REQUIRED WORK: Scan the material below for the string "that", and copy every line where it shows up.

SOURCE EXCERPT:
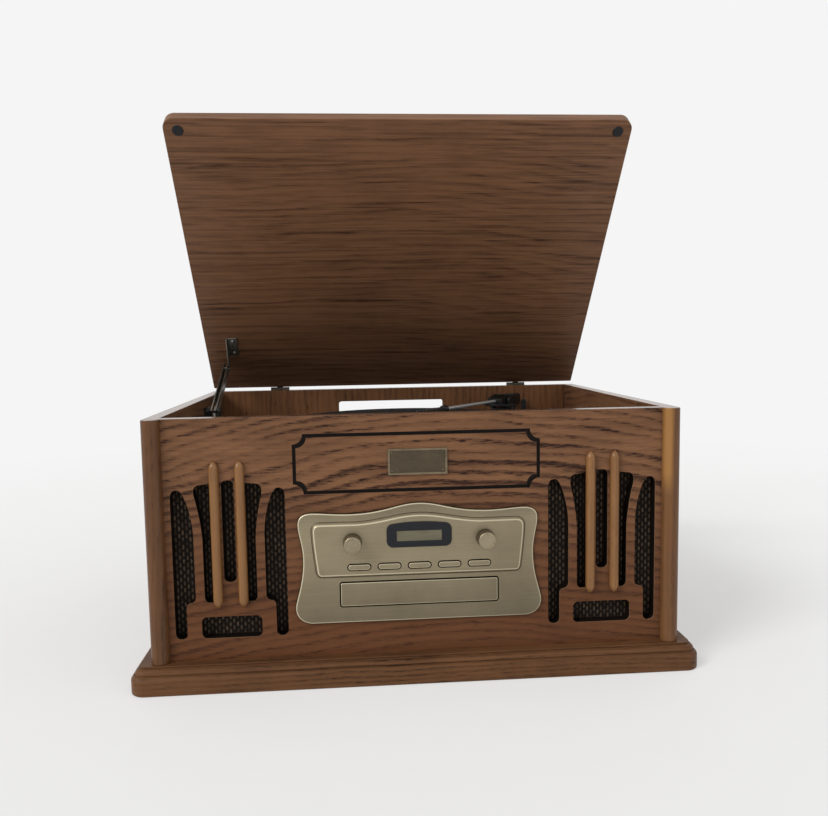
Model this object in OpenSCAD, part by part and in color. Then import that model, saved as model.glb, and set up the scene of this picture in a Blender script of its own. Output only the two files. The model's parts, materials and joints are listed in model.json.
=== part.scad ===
// Music center: a wooden cabinet with a record player under its lid,
// a disc player and a radio behind a cast front plate, and two speakers.
// Millimetres, +Z up, front towards -Y, origin on the floor under the case's middle.

/* [Case] */
// Width over the side boards
case_w = 500; // [470:1:560]
// Depth from the front board's face to the back board's face
case_d = 371; // [360:1:420]
// Height of the case's top edge above the floor
case_top = 252; // [248:1:290]
// Thickness of the side boards
side_t = 14; // [12:0.5:18]
// Thickness of the front board
front_t = 12; // [9:0.5:15]
// Thickness of the back board
back_t = 12; // [9:0.5:14]
// Thickness of the bottom board
bottom_t = 12; // [9:0.5:14]
// Radius of the half-round posts at the front corners
post_r = 8.5; // [6:0.5:10]
// Height of the plinth
plinth_h = 25.5; // [24.5:0.5:34]
// How far the plinth stands out from the case
plinth_out = 18; // [16:0.5:26]
// Radius of the plinth's front corners, seen from above
plinth_corner = 14; // [9:0.5:16]

/* [Lid] */
// How far each side of the lid stands in from the case's side
lid_in = 1; // [0:0.5:4]
// How far the lid's front edge stands out over the case's front
lid_over = 12.7; // [8:0.1:20]
// Thickness of the lid
lid_t = 13.7; // [10:0.1:18]
// Radius of the lid's front corners
lid_corner = 12; // [4:1:20]
// Height of the closed lid's underside above the case
lid_gap = 1.2; // [1:0.1:3]
// How far the lid stands open
lid_open = 50; // [35:1:55]
// Radius of the lid's rubber bumpers
bumper_r = 6; // [4:0.5:6.5]
// Width of a hinge
hinge_w = 25; // [20:1:36]
// Distance of each hinge from the case's side
hinge_in = 85.5; // [60:0.5:140]

/* [Grilles] */
// Distance from the case's side to the middle of a grille
grille_in = 74.7; // [72:0.1:78]
// Height of the top of the middle grille opening
grille_top = 194.5; // [190:0.5:200]
// Height of the foot of the outer grille openings
grille_foot = 46; // [44:0.5:48]
// Distance of each bar from the middle of its grille
bar_x = 11.6; // [11.2:0.1:12.4]
// Radius of the bars
bar_r = 4.5; // [4:0.1:4.8]
// Height of the bars' lower tips
bar_foot = 75; // [73:0.5:78]
// Height of the bars' upper tips
bar_top = 213; // [208:0.5:220]

/* [Front plate] */
// How far the cast plate stands out from the front board
plate_t = 3; // [2:0.1:4]
// How far the raised panel stands out from the plate
panel_t = 3; // [2:0.1:4]
// Height of the plate's lower edge above the floor
plate_foot = 56.2; // [54:0.1:58]
// Diameter of the knobs
knob_d = 17.4; // [14:0.1:20]
// Length of the knobs
knob_l = 12.4; // [10:0.1:16]
// Distance of each knob from the middle
knob_x = 62; // [58:0.5:66]
// Length of a push button
button_l = 20.8; // [16:0.1:22]
// Height of a push button
button_h = 5.4; // [4:0.1:6]
// Distance between push buttons
button_pitch = 28.1; // [26:0.1:32]
// How far a push button travels
button_travel = 1.2; // [0.8:0.1:1.6]
// Width of the disc drawer's front
drawer_w = 148; // [146:1:156]
// Height of the disc drawer's front
drawer_h = 22.6; // [20:0.1:24]

/* [Record player] */
// Clear space between the front board and the platter's mat
mat_front = 24; // [22:0.5:30]
// Clear space between the platter's mat and the back board
mat_back = 23; // [21:0.5:30]
// Height of the mat's top face above the deck board
mat_rise = 20; // [18:0.5:22]
// Distance of the deck's top face under the case's top edge
deck_drop = 46; // [44:0.5:50]
// Clear space between the mat's rim and the tonearm's pivot
pivot_clear = 33.5; // [32:0.5:36]
// Distance of the tonearm's pivot in front of the back board
pivot_back = 51; // [49:0.5:54]
// Distance from the tonearm's pivot to the stylus
arm_l = 200; // [192:0.5:206]
// Angle of the tonearm from straight ahead, in over the mat
arm_swing = 33.5; // [30:0.5:36]
// Radius of the tonearm's tube
tube_r = 2; // [1.6:0.1:2.6]

/* [Speakers] */
// Outer diameter of a speaker's flange
speaker_d = 100; // [90:1:104]
// Height of the speakers' middles above the floor
speaker_z = 130; // [120:1:140]

/* [Fits] */
// Radial clearance of a running shaft
run_gap = 0.05; // [0.02:0.01:0.1]
// Clearance between pieces that move past each other
part_gap = 0.3; // [0.3:0.05:0.5]

/* [Hidden] */

wood = "#7a5236";
wood_light = "#a87a4c";
wood_dark = "#5b3b27";
bronze = "#8f866f";
bronze_dark = "#6f6752";
black = "#1d1d1d";
steel = "#b8b8b4";
green = "#2f5b3a";

yf = -case_d / 2;
yb = case_d / 2;
xs = case_w / 2;
xi = xs - side_t;
rot_front = [90, 0, 0];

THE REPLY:
Model this object in OpenSCAD, part by part and in color. Then import that model, saved as model.glb, and set up the scene of this picture in a Blender script of its own. Output only the two files. The model's parts, materials and joints are listed in model.json.
// Clearance between pieces that move past each other